• WHAT IS NEEDED:
Copy down all of the data underneath, exactly as shown.

• GIVEN INFORMATION:

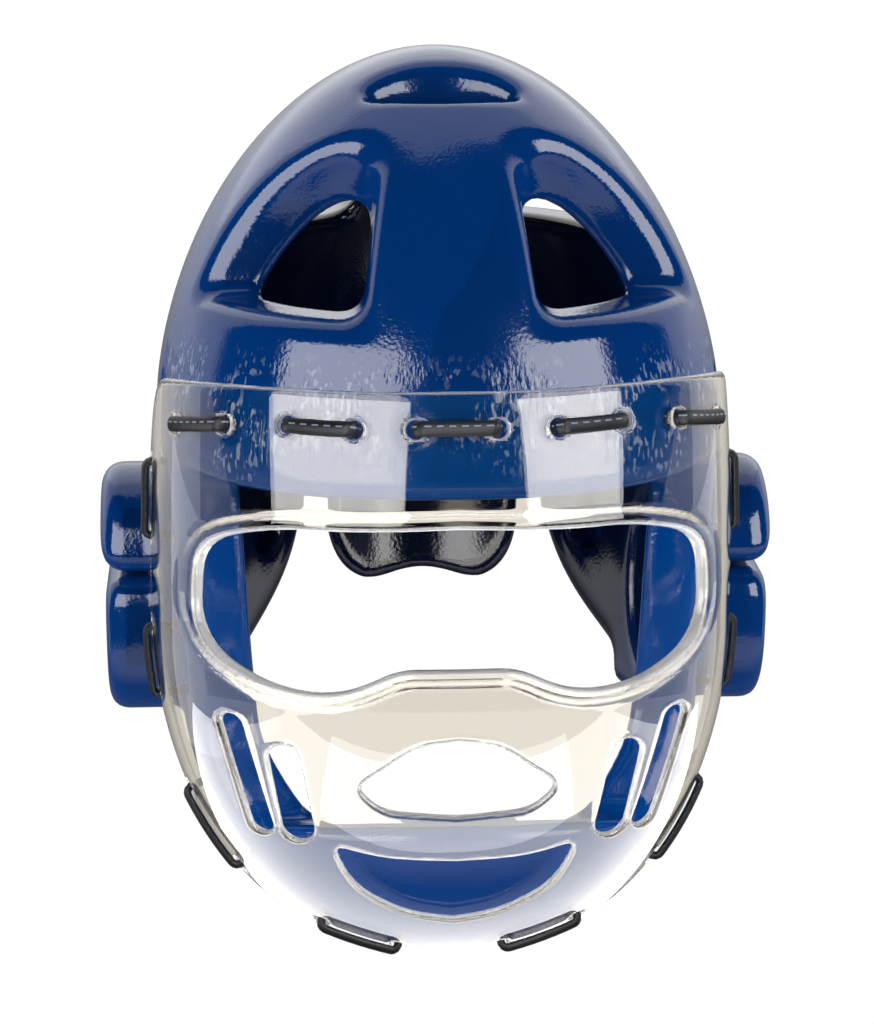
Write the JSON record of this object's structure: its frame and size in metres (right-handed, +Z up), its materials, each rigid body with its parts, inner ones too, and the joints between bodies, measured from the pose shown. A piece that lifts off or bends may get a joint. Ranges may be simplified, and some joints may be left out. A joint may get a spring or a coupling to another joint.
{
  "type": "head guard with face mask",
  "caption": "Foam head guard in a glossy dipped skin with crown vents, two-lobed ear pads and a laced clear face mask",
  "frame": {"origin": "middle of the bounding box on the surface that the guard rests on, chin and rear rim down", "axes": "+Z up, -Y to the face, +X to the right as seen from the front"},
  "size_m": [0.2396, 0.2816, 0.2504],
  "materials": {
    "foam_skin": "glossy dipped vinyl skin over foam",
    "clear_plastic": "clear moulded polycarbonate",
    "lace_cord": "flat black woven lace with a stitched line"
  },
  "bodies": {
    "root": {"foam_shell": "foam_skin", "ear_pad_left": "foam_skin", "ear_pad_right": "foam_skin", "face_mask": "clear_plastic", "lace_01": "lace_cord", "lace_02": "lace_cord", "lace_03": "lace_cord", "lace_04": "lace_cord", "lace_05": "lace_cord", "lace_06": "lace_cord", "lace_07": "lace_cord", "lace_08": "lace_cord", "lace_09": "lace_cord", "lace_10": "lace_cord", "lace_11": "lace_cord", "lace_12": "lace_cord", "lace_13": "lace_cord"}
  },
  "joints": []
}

• REPLY:
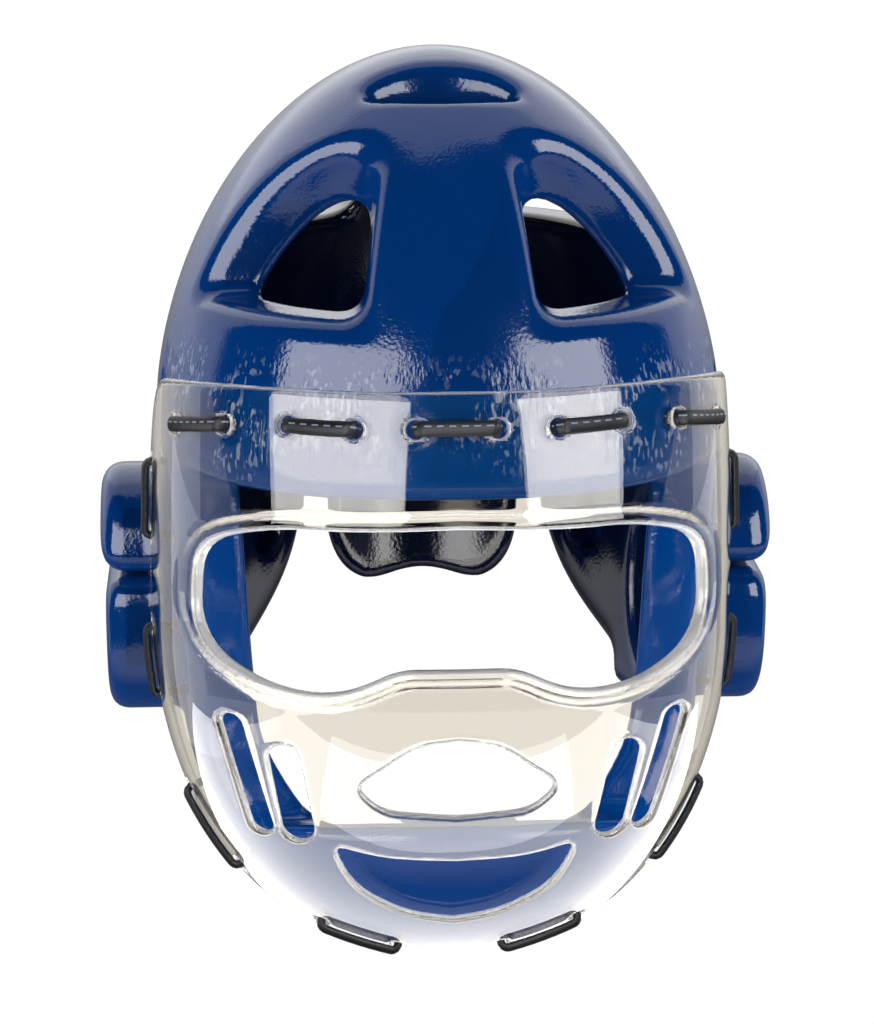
Write the JSON record of this object's structure: its frame and size in metres (right-handed, +Z up), its materials, each rigid body with its parts, inner ones too, and the joints between bodies, measured from the pose shown. A piece that lifts off or bends may get a joint. Ranges may be simplified, and some joints may be left out. A joint may get a spring or a coupling to another joint.
{
  "type": "head guard with face mask",
  "caption": "Foam head guard in a glossy dipped skin with crown vents, two-lobed ear pads and a laced clear face mask",
  "frame": {"origin": "middle of the bounding box on the surface that the guard rests on, chin and rear rim down", "axes": "+Z up, -Y to the face, +X to the right as seen from the front"},
  "size_m": [0.2396, 0.2816, 0.2504],
  "materials": {
    "foam_skin": "glossy dipped vinyl skin over foam",
    "clear_plastic": "clear moulded polycarbonate",
    "lace_cord": "flat black woven lace with a stitched line"
  },
  "bodies": {
    "root": {"foam_shell": "foam_skin", "ear_pad_left": "foam_skin", "ear_pad_right": "foam_skin", "face_mask": "clear_plastic", "lace_01": "lace_cord", "lace_02": "lace_cord", "lace_03": "lace_cord", "lace_04": "lace_cord", "lace_05": "lace_cord", "lace_06": "lace_cord", "lace_07": "lace_cord", "lace_08": "lace_cord", "lace_09": "lace_cord", "lace_10": "lace_cord", "lace_11": "lace_cord", "lace_12": "lace_cord", "lace_13": "lace_cord"}
  },
  "joints": []
}